Below is a block of data; give all of it again word for word.

※

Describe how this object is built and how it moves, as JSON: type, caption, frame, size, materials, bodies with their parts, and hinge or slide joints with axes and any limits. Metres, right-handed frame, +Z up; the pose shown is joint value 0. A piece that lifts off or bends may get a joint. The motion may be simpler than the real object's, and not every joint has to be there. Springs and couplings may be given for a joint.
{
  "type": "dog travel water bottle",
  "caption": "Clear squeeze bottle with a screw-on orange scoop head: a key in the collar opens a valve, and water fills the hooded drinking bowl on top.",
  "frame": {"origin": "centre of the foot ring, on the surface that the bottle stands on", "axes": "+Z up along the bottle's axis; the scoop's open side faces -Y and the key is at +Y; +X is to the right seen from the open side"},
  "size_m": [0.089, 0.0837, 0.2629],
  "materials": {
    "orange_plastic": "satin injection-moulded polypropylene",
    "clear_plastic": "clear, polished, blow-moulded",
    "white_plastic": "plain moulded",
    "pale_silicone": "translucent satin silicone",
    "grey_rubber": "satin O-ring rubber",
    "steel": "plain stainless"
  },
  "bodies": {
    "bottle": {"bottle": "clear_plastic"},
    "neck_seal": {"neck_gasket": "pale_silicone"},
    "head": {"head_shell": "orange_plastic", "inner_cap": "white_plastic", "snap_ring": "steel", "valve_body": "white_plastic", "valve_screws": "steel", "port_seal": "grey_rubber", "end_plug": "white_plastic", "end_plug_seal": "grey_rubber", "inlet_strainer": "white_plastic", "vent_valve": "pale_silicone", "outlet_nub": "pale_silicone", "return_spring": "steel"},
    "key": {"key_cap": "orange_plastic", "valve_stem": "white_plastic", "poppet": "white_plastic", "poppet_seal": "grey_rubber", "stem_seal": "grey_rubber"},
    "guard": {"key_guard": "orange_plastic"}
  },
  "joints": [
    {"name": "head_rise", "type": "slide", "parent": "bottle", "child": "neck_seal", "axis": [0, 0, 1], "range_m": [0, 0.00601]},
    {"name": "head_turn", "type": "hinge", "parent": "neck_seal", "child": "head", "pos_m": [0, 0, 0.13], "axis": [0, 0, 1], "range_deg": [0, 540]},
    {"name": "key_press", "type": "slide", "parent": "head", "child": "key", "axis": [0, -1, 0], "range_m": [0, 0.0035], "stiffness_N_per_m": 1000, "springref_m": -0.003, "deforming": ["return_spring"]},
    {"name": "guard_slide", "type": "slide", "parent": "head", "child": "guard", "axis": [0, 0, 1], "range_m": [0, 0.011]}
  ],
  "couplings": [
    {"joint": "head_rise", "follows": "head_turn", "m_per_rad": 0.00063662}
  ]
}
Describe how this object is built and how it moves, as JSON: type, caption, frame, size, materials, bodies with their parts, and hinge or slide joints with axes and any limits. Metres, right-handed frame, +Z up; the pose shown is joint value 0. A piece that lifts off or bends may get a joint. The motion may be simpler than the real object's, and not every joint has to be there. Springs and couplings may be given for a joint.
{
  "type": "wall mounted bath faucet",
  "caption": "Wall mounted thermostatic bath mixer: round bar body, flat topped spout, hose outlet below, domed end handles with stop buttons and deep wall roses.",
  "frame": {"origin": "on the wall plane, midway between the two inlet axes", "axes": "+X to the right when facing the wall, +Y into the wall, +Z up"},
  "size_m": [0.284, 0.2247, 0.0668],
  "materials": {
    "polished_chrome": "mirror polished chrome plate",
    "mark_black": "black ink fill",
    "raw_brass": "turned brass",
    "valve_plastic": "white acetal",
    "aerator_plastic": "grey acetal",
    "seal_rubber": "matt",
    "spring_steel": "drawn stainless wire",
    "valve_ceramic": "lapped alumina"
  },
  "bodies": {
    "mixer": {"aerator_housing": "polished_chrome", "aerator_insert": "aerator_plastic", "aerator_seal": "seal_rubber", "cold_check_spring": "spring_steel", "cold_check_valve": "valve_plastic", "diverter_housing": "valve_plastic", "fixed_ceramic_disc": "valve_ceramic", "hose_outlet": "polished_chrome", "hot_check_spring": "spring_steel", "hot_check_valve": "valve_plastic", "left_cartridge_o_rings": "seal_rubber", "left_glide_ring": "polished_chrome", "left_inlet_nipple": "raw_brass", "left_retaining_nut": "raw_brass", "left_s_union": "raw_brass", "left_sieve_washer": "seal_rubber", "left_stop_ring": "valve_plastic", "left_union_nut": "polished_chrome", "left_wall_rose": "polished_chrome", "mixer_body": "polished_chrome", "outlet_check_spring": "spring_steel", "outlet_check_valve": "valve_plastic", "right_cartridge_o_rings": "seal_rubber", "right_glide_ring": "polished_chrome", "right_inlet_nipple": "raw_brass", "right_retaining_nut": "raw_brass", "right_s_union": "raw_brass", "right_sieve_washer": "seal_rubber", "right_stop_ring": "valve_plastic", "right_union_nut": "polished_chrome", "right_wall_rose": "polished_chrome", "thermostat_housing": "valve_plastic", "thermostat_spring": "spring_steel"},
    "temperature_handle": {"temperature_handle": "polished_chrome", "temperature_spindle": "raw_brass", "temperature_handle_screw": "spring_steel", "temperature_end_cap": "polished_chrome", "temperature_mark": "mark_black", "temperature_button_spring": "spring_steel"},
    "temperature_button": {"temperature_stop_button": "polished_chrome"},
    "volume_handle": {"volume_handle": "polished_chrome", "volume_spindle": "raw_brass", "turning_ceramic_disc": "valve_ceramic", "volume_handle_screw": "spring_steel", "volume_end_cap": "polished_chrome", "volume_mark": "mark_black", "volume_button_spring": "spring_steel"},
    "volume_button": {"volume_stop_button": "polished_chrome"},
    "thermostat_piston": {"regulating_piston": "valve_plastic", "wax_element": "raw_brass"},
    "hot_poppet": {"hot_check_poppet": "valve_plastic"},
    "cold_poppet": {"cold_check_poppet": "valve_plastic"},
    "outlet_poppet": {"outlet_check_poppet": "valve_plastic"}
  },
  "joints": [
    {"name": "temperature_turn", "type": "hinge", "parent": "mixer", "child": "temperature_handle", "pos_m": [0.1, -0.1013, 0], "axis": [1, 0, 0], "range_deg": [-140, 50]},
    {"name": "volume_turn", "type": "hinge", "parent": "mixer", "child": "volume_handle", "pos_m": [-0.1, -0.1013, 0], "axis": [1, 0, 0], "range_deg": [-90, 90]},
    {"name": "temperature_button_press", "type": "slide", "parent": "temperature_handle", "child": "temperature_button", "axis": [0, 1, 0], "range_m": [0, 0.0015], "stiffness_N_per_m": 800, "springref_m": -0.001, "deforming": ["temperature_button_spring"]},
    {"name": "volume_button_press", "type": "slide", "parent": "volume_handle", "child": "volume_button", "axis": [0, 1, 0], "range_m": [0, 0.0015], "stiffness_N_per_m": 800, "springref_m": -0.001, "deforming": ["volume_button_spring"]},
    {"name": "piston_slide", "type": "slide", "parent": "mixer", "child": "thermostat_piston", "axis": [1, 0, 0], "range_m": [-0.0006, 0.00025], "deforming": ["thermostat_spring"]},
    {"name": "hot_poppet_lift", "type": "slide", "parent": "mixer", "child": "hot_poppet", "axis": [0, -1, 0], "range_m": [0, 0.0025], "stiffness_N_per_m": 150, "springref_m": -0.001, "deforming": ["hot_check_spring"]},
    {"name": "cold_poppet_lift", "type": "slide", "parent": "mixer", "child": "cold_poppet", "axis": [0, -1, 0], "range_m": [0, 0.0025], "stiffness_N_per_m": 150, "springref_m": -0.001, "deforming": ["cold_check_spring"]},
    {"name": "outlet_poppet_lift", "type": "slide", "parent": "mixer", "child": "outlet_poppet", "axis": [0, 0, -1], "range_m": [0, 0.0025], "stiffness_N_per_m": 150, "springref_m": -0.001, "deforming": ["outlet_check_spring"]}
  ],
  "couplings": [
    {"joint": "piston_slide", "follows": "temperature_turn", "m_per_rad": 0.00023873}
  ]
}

※

**Response for this exercise**
Describe how this object is built and how it moves, as JSON: type, caption, frame, size, materials, bodies with their parts, and hinge or slide joints with axes and any limits. Metres, right-handed frame, +Z up; the pose shown is joint value 0. A piece that lifts off or bends may get a joint. The motion may be simpler than the real object's, and not every joint has to be there. Springs and couplings may be given for a joint.
{
  "type": "dog travel water bottle",
  "caption": "Clear squeeze bottle with a screw-on orange scoop head: a key in the collar opens a valve, and water fills the hooded drinking bowl on top.",
  "frame": {"origin": "centre of the foot ring, on the surface that the bottle stands on", "axes": "+Z up along the bottle's axis; the scoop's open side faces -Y and the key is at +Y; +X is to the right seen from the open side"},
  "size_m": [0.089, 0.0837, 0.2629],
  "materials": {
    "orange_plastic": "satin injection-moulded polypropylene",
    "clear_plastic": "clear, polished, blow-moulded",
    "white_plastic": "plain moulded",
    "pale_silicone": "translucent satin silicone",
    "grey_rubber": "satin O-ring rubber",
    "steel": "plain stainless"
  },
  "bodies": {
    "bottle": {"bottle": "clear_plastic"},
    "neck_seal": {"neck_gasket": "pale_silicone"},
    "head": {"head_shell": "orange_plastic", "inner_cap": "white_plastic", "snap_ring": "steel", "valve_body": "white_plastic", "valve_screws": "steel", "port_seal": "grey_rubber", "end_plug": "white_plastic", "end_plug_seal": "grey_rubber", "inlet_strainer": "white_plastic", "vent_valve": "pale_silicone", "outlet_nub": "pale_silicone", "return_spring": "steel"},
    "key": {"key_cap": "orange_plastic", "valve_stem": "white_plastic", "poppet": "white_plastic", "poppet_seal": "grey_rubber", "stem_seal": "grey_rubber"},
    "guard": {"key_guard": "orange_plastic"}
  },
  "joints": [
    {"name": "head_rise", "type": "slide", "parent": "bottle", "child": "neck_seal", "axis": [0, 0, 1], "range_m": [0, 0.00601]},
    {"name": "head_turn", "type": "hinge", "parent": "neck_seal", "child": "head", "pos_m": [0, 0, 0.13], "axis": [0, 0, 1], "range_deg": [0, 540]},
    {"name": "key_press", "type": "slide", "parent": "head", "child": "key", "axis": [0, -1, 0], "range_m": [0, 0.0035], "stiffness_N_per_m": 1000, "springref_m": -0.003, "deforming": ["return_spring"]},
    {"name": "guard_slide", "type": "slide", "parent": "head", "child": "guard", "axis": [0, 0, 1], "range_m": [0, 0.011]}
  ],
  "couplings": [
    {"joint": "head_rise", "follows": "head_turn", "m_per_rad": 0.00063662}
  ]
}
Describe how this object is built and how it moves, as JSON: type, caption, frame, size, materials, bodies with their parts, and hinge or slide joints with axes and any limits. Metres, right-handed frame, +Z up; the pose shown is joint value 0. A piece that lifts off or bends may get a joint. The motion may be simpler than the real object's, and not every joint has to be there. Springs and couplings may be given for a joint.
{
  "type": "wall mounted bath faucet",
  "caption": "Wall mounted thermostatic bath mixer: round bar body, flat topped spout, hose outlet below, domed end handles with stop buttons and deep wall roses.",
  "frame": {"origin": "on the wall plane, midway between the two inlet axes", "axes": "+X to the right when facing the wall, +Y into the wall, +Z up"},
  "size_m": [0.284, 0.2247, 0.0668],
  "materials": {
    "polished_chrome": "mirror polished chrome plate",
    "mark_black": "black ink fill",
    "raw_brass": "turned brass",
    "valve_plastic": "white acetal",
    "aerator_plastic": "grey acetal",
    "seal_rubber": "matt",
    "spring_steel": "drawn stainless wire",
    "valve_ceramic": "lapped alumina"
  },
  "bodies": {
    "mixer": {"aerator_housing": "polished_chrome", "aerator_insert": "aerator_plastic", "aerator_seal": "seal_rubber", "cold_check_spring": "spring_steel", "cold_check_valve": "valve_plastic", "diverter_housing": "valve_plastic", "fixed_ceramic_disc": "valve_ceramic", "hose_outlet": "polished_chrome", "hot_check_spring": "spring_steel", "hot_check_valve": "valve_plastic", "left_cartridge_o_rings": "seal_rubber", "left_glide_ring": "polished_chrome", "left_inlet_nipple": "raw_brass", "left_retaining_nut": "raw_brass", "left_s_union": "raw_brass", "left_sieve_washer": "seal_rubber", "left_stop_ring": "valve_plastic", "left_union_nut": "polished_chrome", "left_wall_rose": "polished_chrome", "mixer_body": "polished_chrome", "outlet_check_spring": "spring_steel", "outlet_check_valve": "valve_plastic", "right_cartridge_o_rings": "seal_rubber", "right_glide_ring": "polished_chrome", "right_inlet_nipple": "raw_brass", "right_retaining_nut": "raw_brass", "right_s_union": "raw_brass", "right_sieve_washer": "seal_rubber", "right_stop_ring": "valve_plastic", "right_union_nut": "polished_chrome", "right_wall_rose": "polished_chrome", "thermostat_housing": "valve_plastic", "thermostat_spring": "spring_steel"},
    "temperature_handle": {"temperature_handle": "polished_chrome", "temperature_spindle": "raw_brass", "temperature_handle_screw": "spring_steel", "temperature_end_cap": "polished_chrome", "temperature_mark": "mark_black", "temperature_button_spring": "spring_steel"},
    "temperature_button": {"temperature_stop_button": "polished_chrome"},
    "volume_handle": {"volume_handle": "polished_chrome", "volume_spindle": "raw_brass", "turning_ceramic_disc": "valve_ceramic", "volume_handle_screw": "spring_steel", "volume_end_cap": "polished_chrome", "volume_mark": "mark_black", "volume_button_spring": "spring_steel"},
    "volume_button": {"volume_stop_button": "polished_chrome"},
    "thermostat_piston": {"regulating_piston": "valve_plastic", "wax_element": "raw_brass"},
    "hot_poppet": {"hot_check_poppet": "valve_plastic"},
    "cold_poppet": {"cold_check_poppet": "valve_plastic"},
    "outlet_poppet": {"outlet_check_poppet": "valve_plastic"}
  },
  "joints": [
    {"name": "temperature_turn", "type": "hinge", "parent": "mixer", "child": "temperature_handle", "pos_m": [0.1, -0.1013, 0], "axis": [1, 0, 0], "range_deg": [-140, 50]},
    {"name": "volume_turn", "type": "hinge", "parent": "mixer", "child": "volume_handle", "pos_m": [-0.1, -0.1013, 0], "axis": [1, 0, 0], "range_deg": [-90, 90]},
    {"name": "temperature_button_press", "type": "slide", "parent": "temperature_handle", "child": "temperature_button", "axis": [0, 1, 0], "range_m": [0, 0.0015], "stiffness_N_per_m": 800, "springref_m": -0.001, "deforming": ["temperature_button_spring"]},
    {"name": "volume_button_press", "type": "slide", "parent": "volume_handle", "child": "volume_button", "axis": [0, 1, 0], "range_m": [0, 0.0015], "stiffness_N_per_m": 800, "springref_m": -0.001, "deforming": ["volume_button_spring"]},
    {"name": "piston_slide", "type": "slide", "parent": "mixer", "child": "thermostat_piston", "axis": [1, 0, 0], "range_m": [-0.0006, 0.00025], "deforming": ["thermostat_spring"]},
    {"name": "hot_poppet_lift", "type": "slide", "parent": "mixer", "child": "hot_poppet", "axis": [0, -1, 0], "range_m": [0, 0.0025], "stiffness_N_per_m": 150, "springref_m": -0.001, "deforming": ["hot_check_spring"]},
    {"name": "cold_poppet_lift", "type": "slide", "parent": "mixer", "child": "cold_poppet", "axis": [0, -1, 0], "range_m": [0, 0.0025], "stiffness_N_per_m": 150, "springref_m": -0.001, "deforming": ["cold_check_spring"]},
    {"name": "outlet_poppet_lift", "type": "slide", "parent": "mixer", "child": "outlet_poppet", "axis": [0, 0, -1], "range_m": [0, 0.0025], "stiffness_N_per_m": 150, "springref_m": -0.001, "deforming": ["outlet_check_spring"]}
  ],
  "couplings": [
    {"joint": "piston_slide", "follows": "temperature_turn", "m_per_rad": 0.00023873}
  ]
}